_Exercise details_:
Copy out all of the material exactly.

_Data_:
------------------------------------------------------------
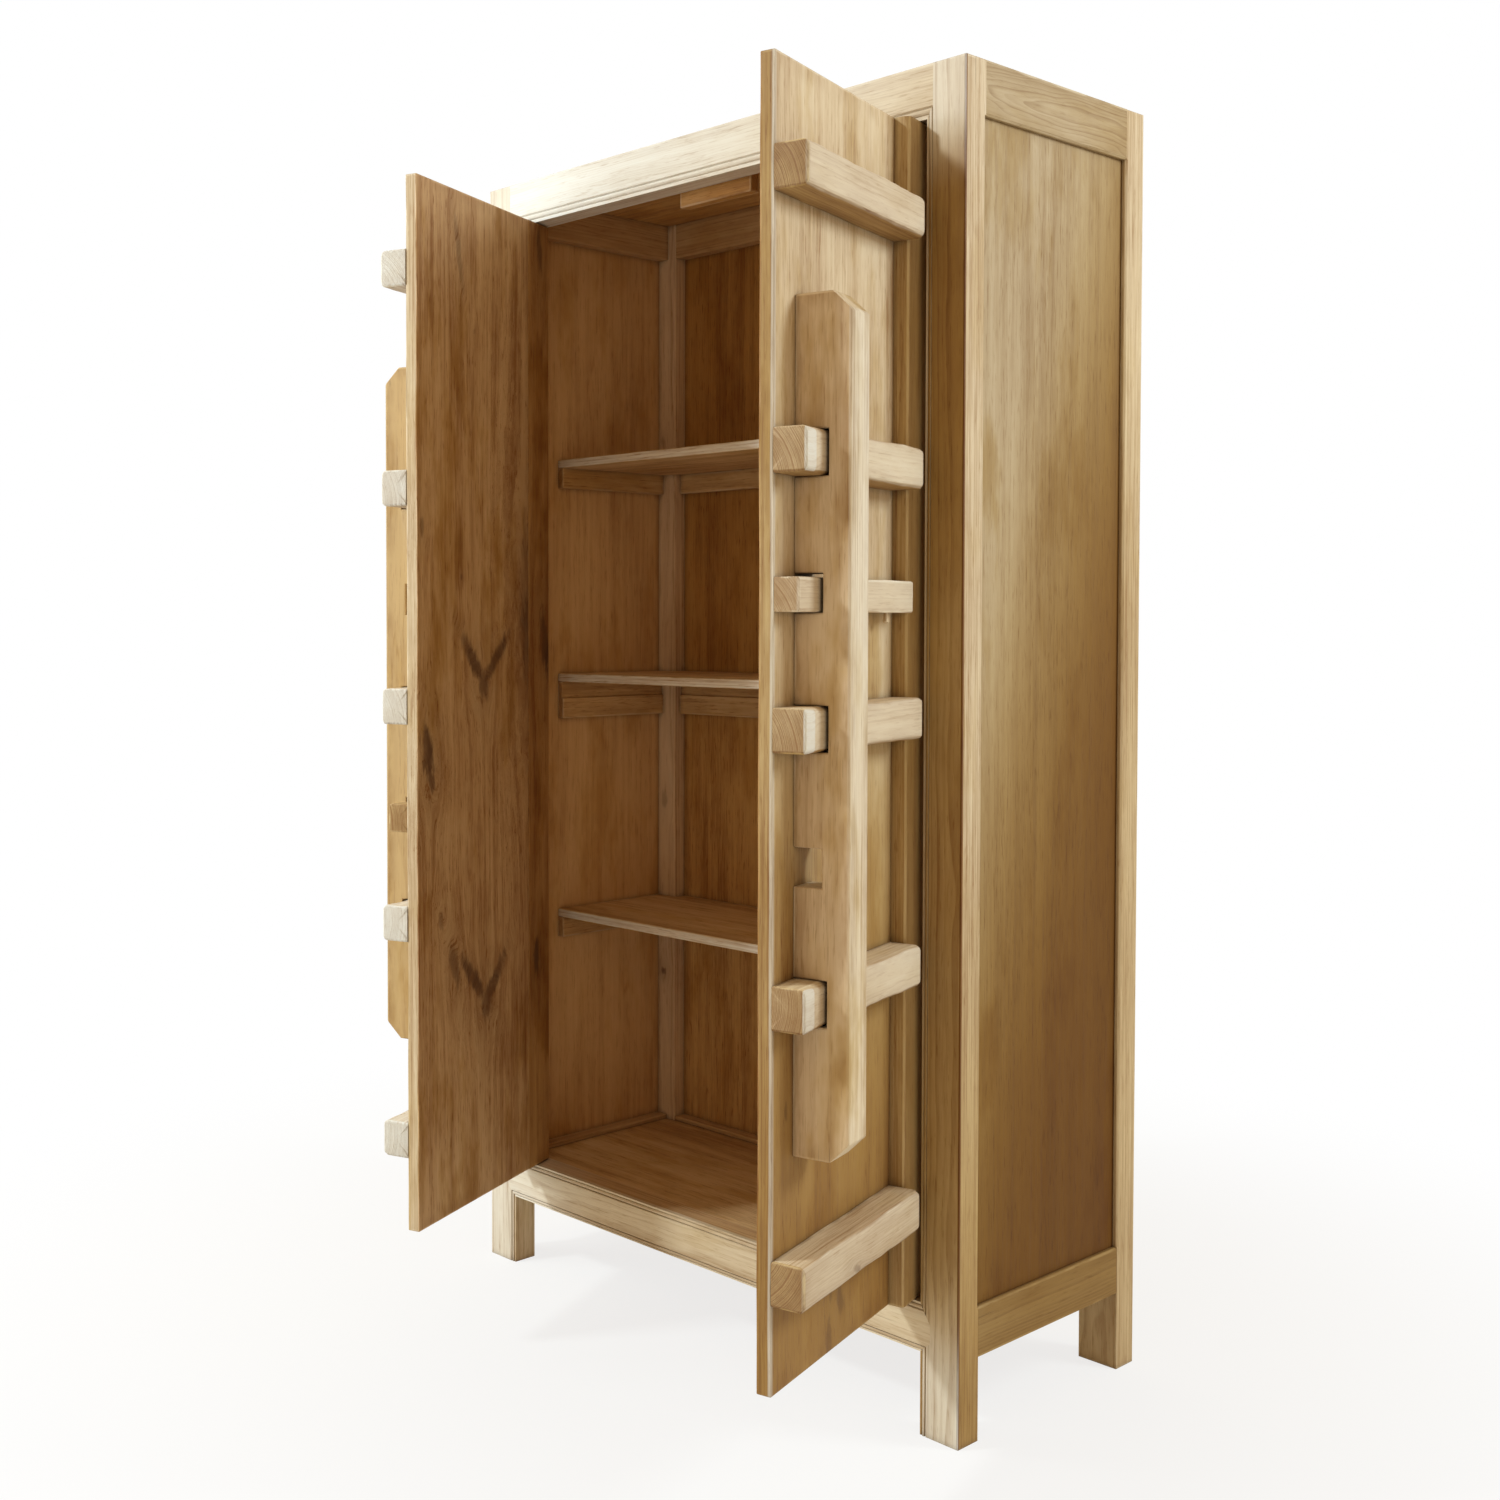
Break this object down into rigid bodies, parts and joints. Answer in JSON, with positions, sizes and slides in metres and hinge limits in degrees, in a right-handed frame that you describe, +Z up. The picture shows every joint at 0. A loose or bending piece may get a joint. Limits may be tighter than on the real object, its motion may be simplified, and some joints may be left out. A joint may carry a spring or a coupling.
{
  "type": "trastero cabinet",
  "caption": "Tall framed wooden cupboard on post legs, with shelves inside and batten doors that turn on wooden pivots and lock with sliding wooden bolts.",
  "frame": {"origin": "on the floor, at the centre of the four legs' outline", "axes": "+X to the cabinet's right as seen from the front, +Y from the front to the back, +Z up"},
  "size_m": [1.1278, 0.8872, 2],
  "materials": {
    "weathered_frame_wood": "bleached and worn, matt",
    "weathered_door_wood": "weathered outside, brown inside, worn pale at the edges",
    "brown_inside_wood": "brown, waxed, low sheen",
    "dark_worn_wood": "rubbed smooth by sliding"
  },
  "bodies": {
    "carcass": {"back_bottom_rail": "weathered_frame_wood", "back_left_post": "weathered_frame_wood", "back_panel": "brown_inside_wood", "back_right_post": "weathered_frame_wood", "back_top_rail": "weathered_frame_wood", "door_stop_block": "brown_inside_wood", "floor_panel": "brown_inside_wood", "front_bottom_rail": "weathered_frame_wood", "front_left_post": "weathered_frame_wood", "front_right_post": "weathered_frame_wood", "front_top_rail": "weathered_frame_wood", "left_bottom_rail": "weathered_frame_wood", "left_side_panel": "weathered_frame_wood", "left_top_rail": "weathered_frame_wood", "lower_shelf": "brown_inside_wood", "lower_shelf_back_bearer": "brown_inside_wood", "lower_shelf_left_bearer": "brown_inside_wood", "lower_shelf_right_bearer": "brown_inside_wood", "middle_shelf": "brown_inside_wood", "middle_shelf_back_bearer": "brown_inside_wood", "middle_shelf_left_bearer": "brown_inside_wood", "middle_shelf_right_bearer": "brown_inside_wood", "right_bottom_rail": "weathered_frame_wood", "right_side_panel": "weathered_frame_wood", "right_top_rail": "weathered_frame_wood", "top_panel": "brown_inside_wood", "upper_shelf": "brown_inside_wood", "upper_shelf_back_bearer": "brown_inside_wood", "upper_shelf_left_bearer": "brown_inside_wood", "upper_shelf_right_bearer": "brown_inside_wood"},
    "right_door": {"right_bottom_batten": "weathered_door_wood", "right_door_board": "weathered_door_wood", "right_hinge_stile": "weathered_door_wood", "right_lock_board": "weathered_door_wood", "right_lower_batten": "weathered_door_wood", "right_middle_batten": "weathered_door_wood", "right_pivot_pins": "dark_worn_wood", "right_top_batten": "weathered_door_wood", "right_upper_batten": "weathered_door_wood"},
    "left_door": {"left_bottom_batten": "weathered_door_wood", "left_door_board": "weathered_door_wood", "left_hinge_stile": "weathered_door_wood", "left_lock_board": "weathered_door_wood", "left_lower_batten": "weathered_door_wood", "left_middle_batten": "weathered_door_wood", "left_pivot_pins": "dark_worn_wood", "left_top_batten": "weathered_door_wood", "left_upper_batten": "weathered_door_wood"},
    "right_bolt": {"right_bolt": "dark_worn_wood", "right_bolt_peg": "dark_worn_wood"},
    "left_bolt": {"left_bolt": "dark_worn_wood", "left_bolt_peg": "dark_worn_wood"}
  },
  "joints": [
    {"name": "right_door_hinge", "type": "hinge", "parent": "carcass", "child": "right_door", "pos_m": [0.438, -0.222, 0.2], "axis": [0, 0, 1], "range_deg": [-104.6, 20]},
    {"name": "left_door_hinge", "type": "hinge", "parent": "carcass", "child": "left_door", "pos_m": [-0.438, -0.222, 0.2], "axis": [0, 0, -1], "range_deg": [-69.1, 55]},
    {"name": "right_bolt_slide", "type": "slide", "parent": "right_door", "child": "right_bolt", "axis": [0.2521, -0.9677, 0], "range_m": [-0.008, 0.19]},
    {"name": "left_bolt_slide", "type": "slide", "parent": "left_door", "child": "left_bolt", "axis": [0.3567, -0.9342, 0], "range_m": [-0.008, 0.19]}
  ]
}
------------------------------------------------------------
_Task output_:
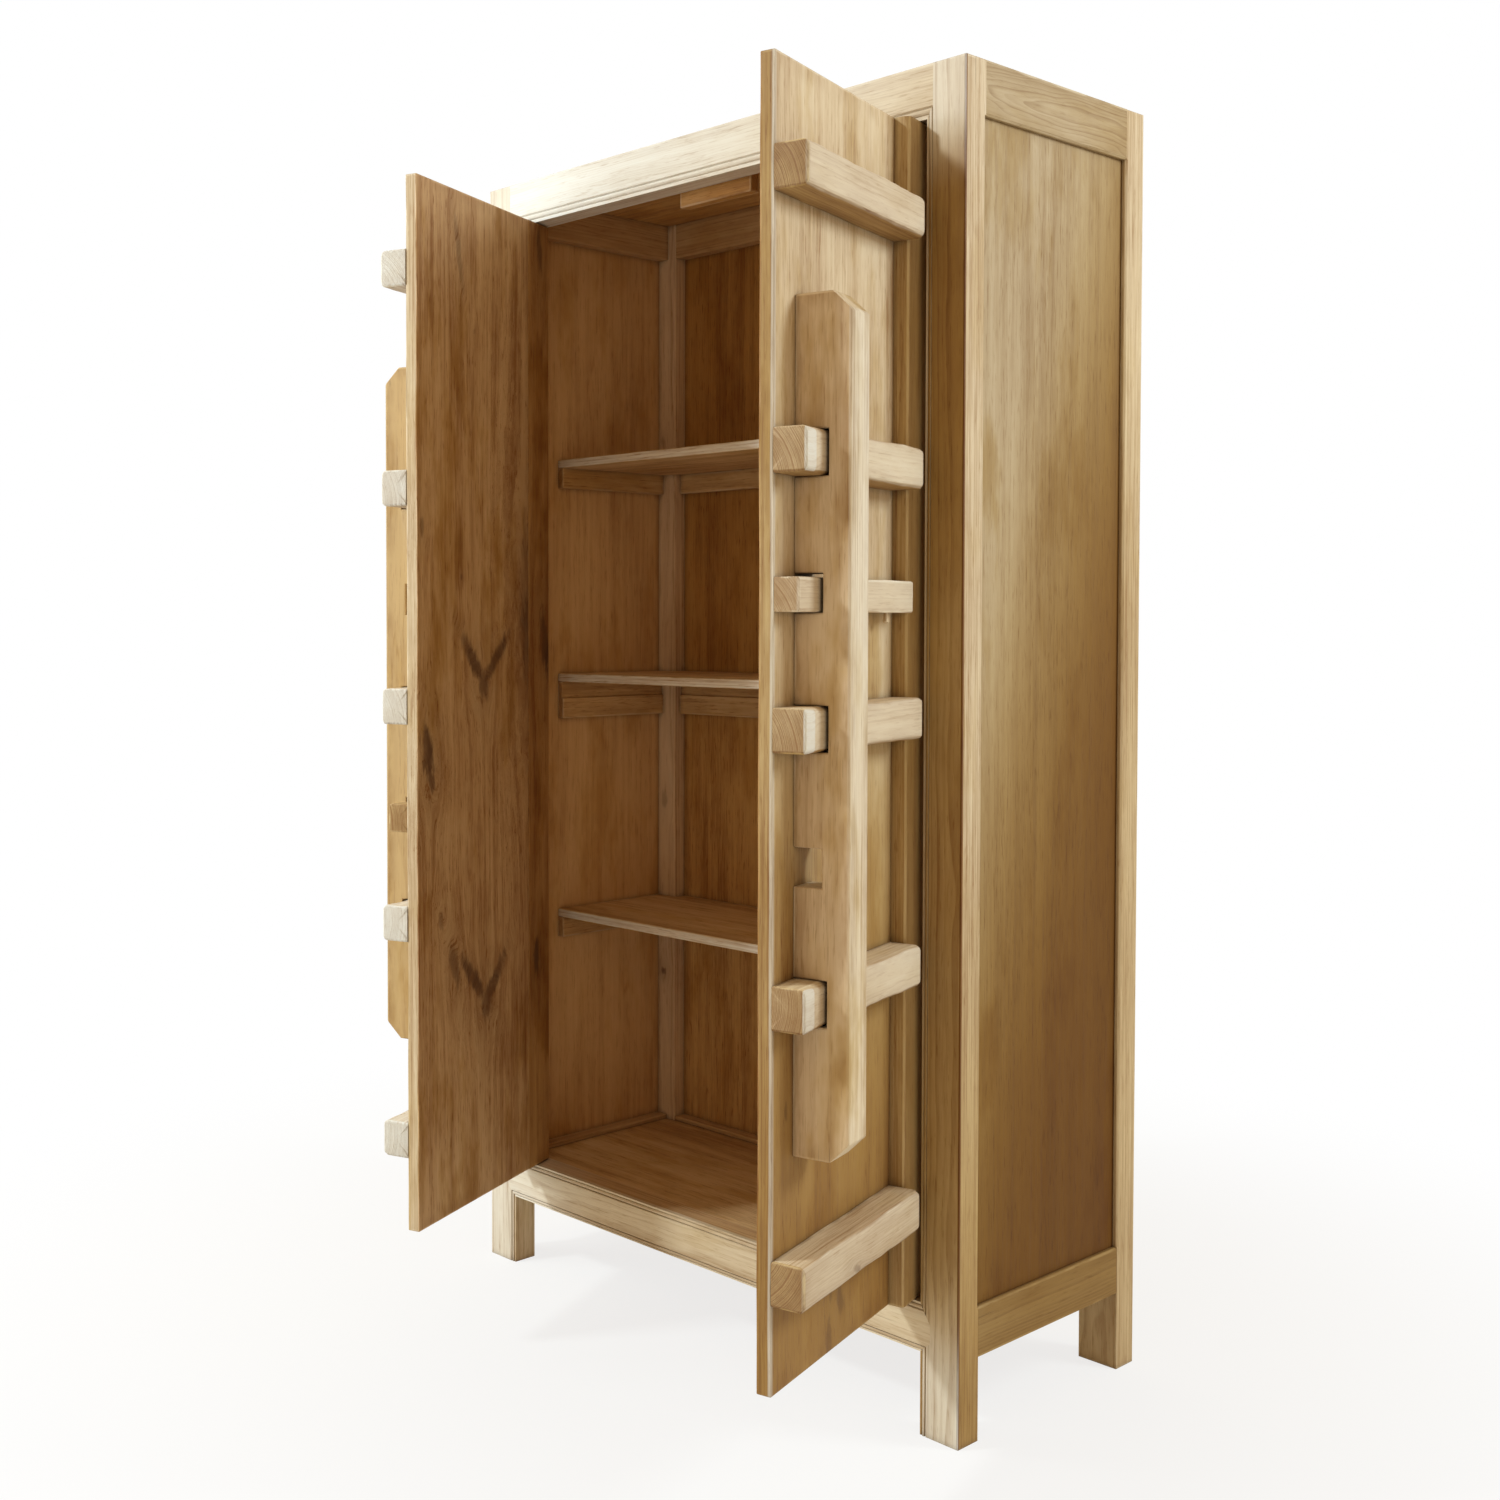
Break this object down into rigid bodies, parts and joints. Answer in JSON, with positions, sizes and slides in metres and hinge limits in degrees, in a right-handed frame that you describe, +Z up. The picture shows every joint at 0. A loose or bending piece may get a joint. Limits may be tighter than on the real object, its motion may be simplified, and some joints may be left out. A joint may carry a spring or a coupling.
{
  "type": "trastero cabinet",
  "caption": "Tall framed wooden cupboard on post legs, with shelves inside and batten doors that turn on wooden pivots and lock with sliding wooden bolts.",
  "frame": {"origin": "on the floor, at the centre of the four legs' outline", "axes": "+X to the cabinet's right as seen from the front, +Y from the front to the back, +Z up"},
  "size_m": [1.1278, 0.8872, 2],
  "materials": {
    "weathered_frame_wood": "bleached and worn, matt",
    "weathered_door_wood": "weathered outside, brown inside, worn pale at the edges",
    "brown_inside_wood": "brown, waxed, low sheen",
    "dark_worn_wood": "rubbed smooth by sliding"
  },
  "bodies": {
    "carcass": {"back_bottom_rail": "weathered_frame_wood", "back_left_post": "weathered_frame_wood", "back_panel": "brown_inside_wood", "back_right_post": "weathered_frame_wood", "back_top_rail": "weathered_frame_wood", "door_stop_block": "brown_inside_wood", "floor_panel": "brown_inside_wood", "front_bottom_rail": "weathered_frame_wood", "front_left_post": "weathered_frame_wood", "front_right_post": "weathered_frame_wood", "front_top_rail": "weathered_frame_wood", "left_bottom_rail": "weathered_frame_wood", "left_side_panel": "weathered_frame_wood", "left_top_rail": "weathered_frame_wood", "lower_shelf": "brown_inside_wood", "lower_shelf_back_bearer": "brown_inside_wood", "lower_shelf_left_bearer": "brown_inside_wood", "lower_shelf_right_bearer": "brown_inside_wood", "middle_shelf": "brown_inside_wood", "middle_shelf_back_bearer": "brown_inside_wood", "middle_shelf_left_bearer": "brown_inside_wood", "middle_shelf_right_bearer": "brown_inside_wood", "right_bottom_rail": "weathered_frame_wood", "right_side_panel": "weathered_frame_wood", "right_top_rail": "weathered_frame_wood", "top_panel": "brown_inside_wood", "upper_shelf": "brown_inside_wood", "upper_shelf_back_bearer": "brown_inside_wood", "upper_shelf_left_bearer": "brown_inside_wood", "upper_shelf_right_bearer": "brown_inside_wood"},
    "right_door": {"right_bottom_batten": "weathered_door_wood", "right_door_board": "weathered_door_wood", "right_hinge_stile": "weathered_door_wood", "right_lock_board": "weathered_door_wood", "right_lower_batten": "weathered_door_wood", "right_middle_batten": "weathered_door_wood", "right_pivot_pins": "dark_worn_wood", "right_top_batten": "weathered_door_wood", "right_upper_batten": "weathered_door_wood"},
    "left_door": {"left_bottom_batten": "weathered_door_wood", "left_door_board": "weathered_door_wood", "left_hinge_stile": "weathered_door_wood", "left_lock_board": "weathered_door_wood", "left_lower_batten": "weathered_door_wood", "left_middle_batten": "weathered_door_wood", "left_pivot_pins": "dark_worn_wood", "left_top_batten": "weathered_door_wood", "left_upper_batten": "weathered_door_wood"},
    "right_bolt": {"right_bolt": "dark_worn_wood", "right_bolt_peg": "dark_worn_wood"},
    "left_bolt": {"left_bolt": "dark_worn_wood", "left_bolt_peg": "dark_worn_wood"}
  },
  "joints": [
    {"name": "right_door_hinge", "type": "hinge", "parent": "carcass", "child": "right_door", "pos_m": [0.438, -0.222, 0.2], "axis": [0, 0, 1], "range_deg": [-104.6, 20]},
    {"name": "left_door_hinge", "type": "hinge", "parent": "carcass", "child": "left_door", "pos_m": [-0.438, -0.222, 0.2], "axis": [0, 0, -1], "range_deg": [-69.1, 55]},
    {"name": "right_bolt_slide", "type": "slide", "parent": "right_door", "child": "right_bolt", "axis": [0.2521, -0.9677, 0], "range_m": [-0.008, 0.19]},
    {"name": "left_bolt_slide", "type": "slide", "parent": "left_door", "child": "left_bolt", "axis": [0.3567, -0.9342, 0], "range_m": [-0.008, 0.19]}
  ]
}